Gramling wrote that if the whole glacier were to slide into the ocean, it would raise Earth’s sea levels by 65 centimeters, or more than two feet. Reader Jim Schmitz wanted to know if water flowing into low-lying areas could possibly reduce the potential sea level rise.

Actual measurements of sea level rise do and will vary from place to place around the globe for various reasons, including expanding seawater, postglacial rebound, the rotation of Earth and sinking lands. The estimated sea level rise of 65 centimeters takes these factors into account, but none of them change the big picture, Gramling says.

As for already low-lying coastal areas, they won’t be able to disperse the rising waters; they’ll just become inundated themselves, Gramling says. “Melting of a major piece of an ice sheet will drown out everything else, pun intended.”

Ancient landscapers

Neandertals’ campfires, hunting and other activities may have helped transform an area in Europe from forest to open grassland around 125,000 years ago, making the hominids the first known to dramatically impact their environment, Bruce Bower reported in “Neandertals shaped European terrain” (SN: 1/29/22, p. 8).

Reader Morten Lindhard asked how much of that European landscape was opened with Neandertal-made fire, rather than by wild grazing animals.
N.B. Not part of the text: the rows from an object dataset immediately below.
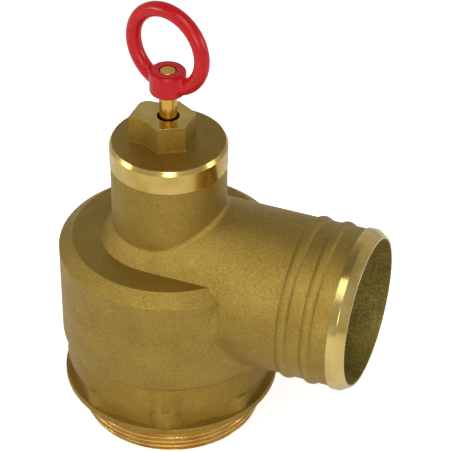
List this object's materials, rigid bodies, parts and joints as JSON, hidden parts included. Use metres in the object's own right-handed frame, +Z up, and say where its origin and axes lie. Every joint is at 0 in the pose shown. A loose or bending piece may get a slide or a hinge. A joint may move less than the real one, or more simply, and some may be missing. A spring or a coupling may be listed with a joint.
{
  "type": "safety valve",
  "caption": "Angle safety valve in cast brass with a screwed inlet adapter, side hose outlet, spring-loaded disc, adjusting cap and pull ring.",
  "frame": {"origin": "centre of the inlet flange's underside, on the inlet thread's axis", "axes": "+Z up along the stem, +X out of the side outlet"},
  "size_m": [0.1303, 0.0902, 0.1921],
  "materials": {
    "cast_brass": "shot-blasted cast brass, matt",
    "machined_brass": "turned brass, bright",
    "red_enamel": "glossy red enamel",
    "rubber": "moulded nitrile rubber",
    "spring_steel": "drawn spring steel",
    "stainless_steel": "stainless steel",
    "bearing_plastic": "natural acetal"
  },
  "bodies": {
    "valve": {"valve_body": "cast_brass", "inlet_adapter": "cast_brass", "adapter_seal_ring": "rubber"},
    "lift_plate": {"lower_spring_plate": "machined_brass"},
    "stem_group": {"stem": "machined_brass", "stem_clip": "spring_steel", "stem_seal_ring": "rubber", "valve_disc": "machined_brass", "disc_seal": "rubber", "seal_retainer": "machined_brass", "retainer_washer": "stainless_steel", "castle_nut": "machined_brass", "cotter_pin": "stainless_steel", "pull_ring": "red_enamel", "ring_lock_pin": "spring_steel"},
    "spring_top": {"upper_spring_plate": "machined_brass", "thrust_washer": "bearing_plastic", "lift_spring": "spring_steel"},
    "cap": {"adjusting_cap": "cast_brass", "cap_seal_ring": "rubber", "guide_bush": "machined_brass", "bush_snap_ring": "spring_steel"}
  },
  "joints": [
    {"name": "lift", "type": "slide", "parent": "valve", "child": "lift_plate", "axis": [0, 0, 1], "range_m": [0, 0.01], "stiffness_N_per_m": 13000, "springref_m": -0.025, "deforming": ["lift_spring"]},
    {"name": "stem_turn", "type": "hinge", "parent": "lift_plate", "child": "stem_group", "pos_m": [0, 0, 0.04], "axis": [0, 0, 1], "continuous": true},
    {"name": "cap_rise", "type": "slide", "parent": "valve", "child": "spring_top", "axis": [0, 0, 1], "range_m": [0, 0.008]},
    {"name": "cap_turn", "type": "hinge", "parent": "spring_top", "child": "cap", "pos_m": [0, 0, 0.11], "axis": [0, 0, 1], "range_deg": [0, 1440]}
  ],
  "couplings": [
    {"joint": "cap_rise", "follows": "cap_turn", "m_per_rad": 0.00031831}
  ]
}
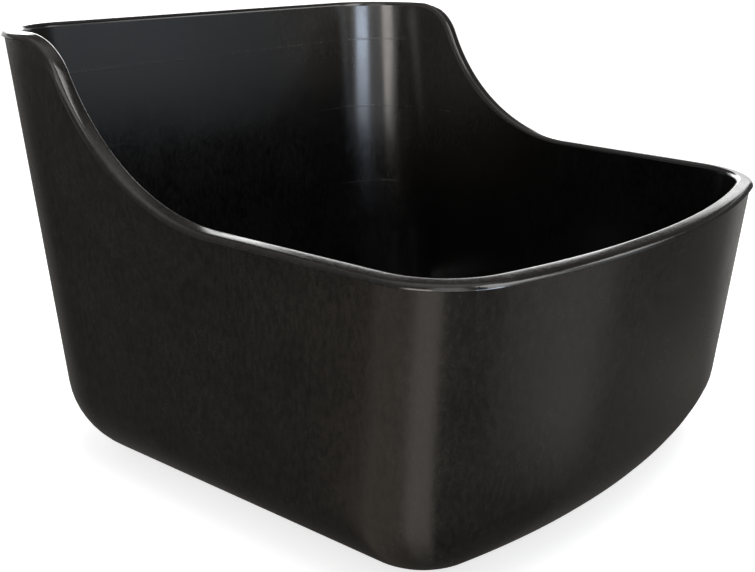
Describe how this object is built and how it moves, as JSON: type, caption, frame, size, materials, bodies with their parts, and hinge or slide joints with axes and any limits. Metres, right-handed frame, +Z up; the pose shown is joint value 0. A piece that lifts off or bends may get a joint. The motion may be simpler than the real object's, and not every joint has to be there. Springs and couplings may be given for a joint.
{
  "type": "horse feed tub",
  "caption": "Open-topped horse feed tub with a flat high back, swept side rims, a low bowed front and a pull-out plug in its floor.",
  "frame": {"origin": "on the line of the ground, under the middle of the tub's width and depth", "axes": "+Z up, the flat high back faces +Y, the low bowed front faces -Y, +X to the right of someone who looks in over the front"},
  "size_m": [0.5124, 0.54, 0.378],
  "materials": {
    "polyethylene": "satin black polyethylene with a fine grain outside, smoother inside",
    "plug_rubber": "dull black rubber"
  },
  "bodies": {
    "tub": {"tub": "polyethylene"},
    "drain_plug": {"drain_plug": "plug_rubber"}
  },
  "joints": [
    {"name": "drain_pull", "type": "slide", "parent": "tub", "child": "drain_plug", "axis": [0, 0, 1], "range_m": [0, 0.06]}
  ]
}
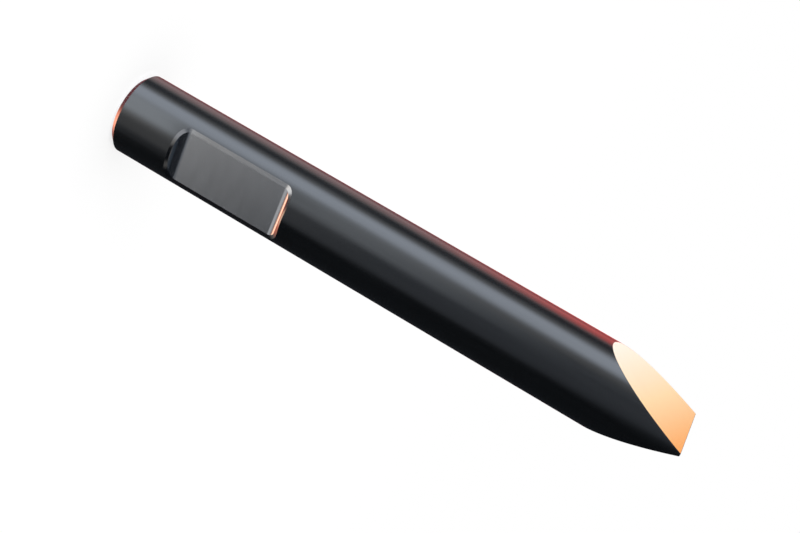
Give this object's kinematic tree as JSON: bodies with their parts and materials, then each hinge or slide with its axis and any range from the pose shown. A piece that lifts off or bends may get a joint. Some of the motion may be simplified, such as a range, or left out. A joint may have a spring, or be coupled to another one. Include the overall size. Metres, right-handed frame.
{
  "type": "hydraulic breaker chisel",
  "caption": "Round steel breaker tool with a two-faced wedge tip, a chamfered striking face and two milled retainer flats on the shank.",
  "frame": {"origin": "centre of the flat striking face, which is the face the bar stands on", "axes": "+Z along the bar towards the cutting edge; the cutting edge runs along Y, so the wedge faces look towards -X and +X; the retainer flats face -Y and +Y, and a retaining pin lies along X"},
  "size_m": [0.15, 0.15, 1.1],
  "materials": {
    "black_steel": "smooth black semi-gloss coat over steel"
  },
  "bodies": {
    "root": {"chisel": "black_steel"}
  },
  "joints": []
}
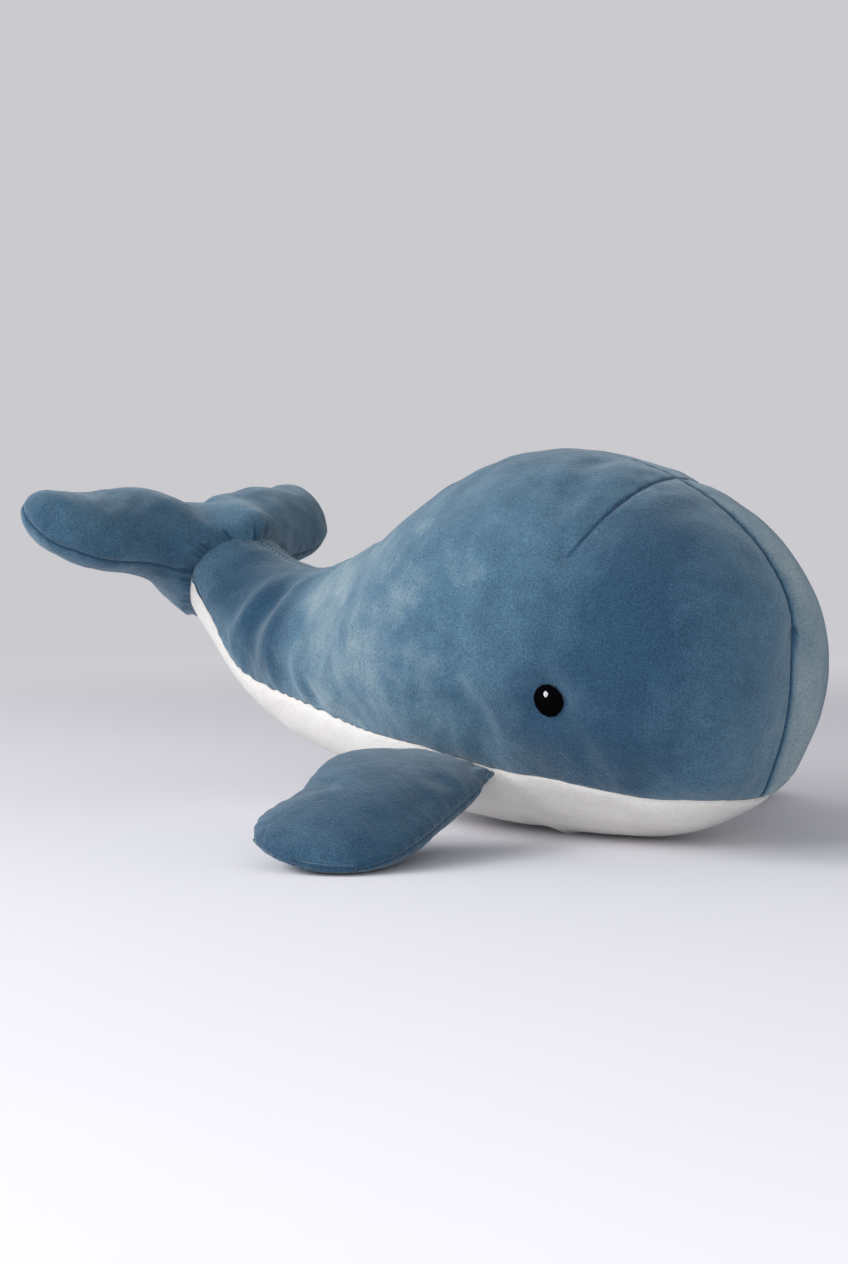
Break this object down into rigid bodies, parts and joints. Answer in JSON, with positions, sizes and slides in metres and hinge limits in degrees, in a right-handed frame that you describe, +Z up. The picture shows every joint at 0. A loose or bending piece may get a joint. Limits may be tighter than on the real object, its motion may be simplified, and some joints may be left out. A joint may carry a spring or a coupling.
{
  "type": "plush whale",
  "caption": "Stuffed toy whale in short-pile plush with a white belly, two flippers that flap and an upturned fluke that bends on its stem.",
  "frame": {"origin": "centre of the flat under the belly, where the toy rests, below the largest section of the head", "axes": "+X to the nose, +Y to the whale's left, +Z up"},
  "size_m": [0.3901, 0.3706, 0.18],
  "materials": {
    "blue_plush": "short-pile plush, matt with a soft nap",
    "white_plush": "short-pile plush, matt with a soft nap",
    "stuffing": "polyester fibre filling, hidden",
    "black_embroidery": "dense satin stitch",
    "white_embroidery": "dense satin stitch"
  },
  "bodies": {
    "body": {"side_panel_right": "blue_plush", "side_panel_left": "blue_plush", "belly_panel": "white_plush", "body_filling": "stuffing", "eye_right": "black_embroidery", "eye_left": "black_embroidery", "eye_highlight_right": "white_embroidery", "eye_highlight_left": "white_embroidery"},
    "fluke": {"fluke_top_panel": "blue_plush", "fluke_bottom_panel": "blue_plush", "fluke_filling": "stuffing"},
    "flipper_right": {"flipper_right_top_panel": "blue_plush", "flipper_right_bottom_panel": "blue_plush", "flipper_right_filling": "stuffing"},
    "flipper_left": {"flipper_left_top_panel": "blue_plush", "flipper_left_bottom_panel": "blue_plush", "flipper_left_filling": "stuffing"}
  },
  "joints": [
    {"name": "fluke_bend", "type": "hinge", "parent": "body", "child": "fluke", "pos_m": [-0.2109, 0, 0.10636], "axis": [0, 1, 0], "range_deg": [-25, 25], "stiffness_Nm_per_rad": 0.2, "springref_deg": 1.83},
    {"name": "flipper_right_flap", "type": "hinge", "parent": "body", "child": "flipper_right", "pos_m": [-0.02042, -0.06978, 0.03751], "axis": [-0.9657, -0.1762, 0.1905], "range_deg": [-40, 45], "stiffness_Nm_per_rad": 0.1, "springref_deg": 2.29},
    {"name": "flipper_left_flap", "type": "hinge", "parent": "body", "child": "flipper_left", "pos_m": [-0.02042, 0.06978, 0.03751], "axis": [0.9657, -0.1762, -0.1905], "range_deg": [-40, 45], "stiffness_Nm_per_rad": 0.1, "springref_deg": 2.29}
  ]
}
Researchers don’t know for sure the percentage of the landscape transformed by fire, Bower says. A considerable area of the study site — which borders what is now a 24-hectare ancient lake basin and a nearby smaller basin in Germany — appears to have changed from forest to grassland. Extensive evidence suggests that ancient fires were the primary driver of this change, Bower says.

Several readers wondered if some of the Neandertal-made fires that cleared the forest may have been spread accidentally.

Scientists currently aren’t able to distinguish archaeologically between one or a few large fires that spread accidentally or many smaller, controlled campfires, Bower says. Signs of numerous campfires at the study site over a period of around 2,000 years suggest the latter. But there is always some uncertainty when reconstructing ancient behavior from archaeological evidence, he says.

Correction

President Bill Clinton called the deciphering of the human genome a “stunning and humbling achievement” in 2000, not in 2003, as stated in “Reading our genes” (SN: 2/12/22, p. 22).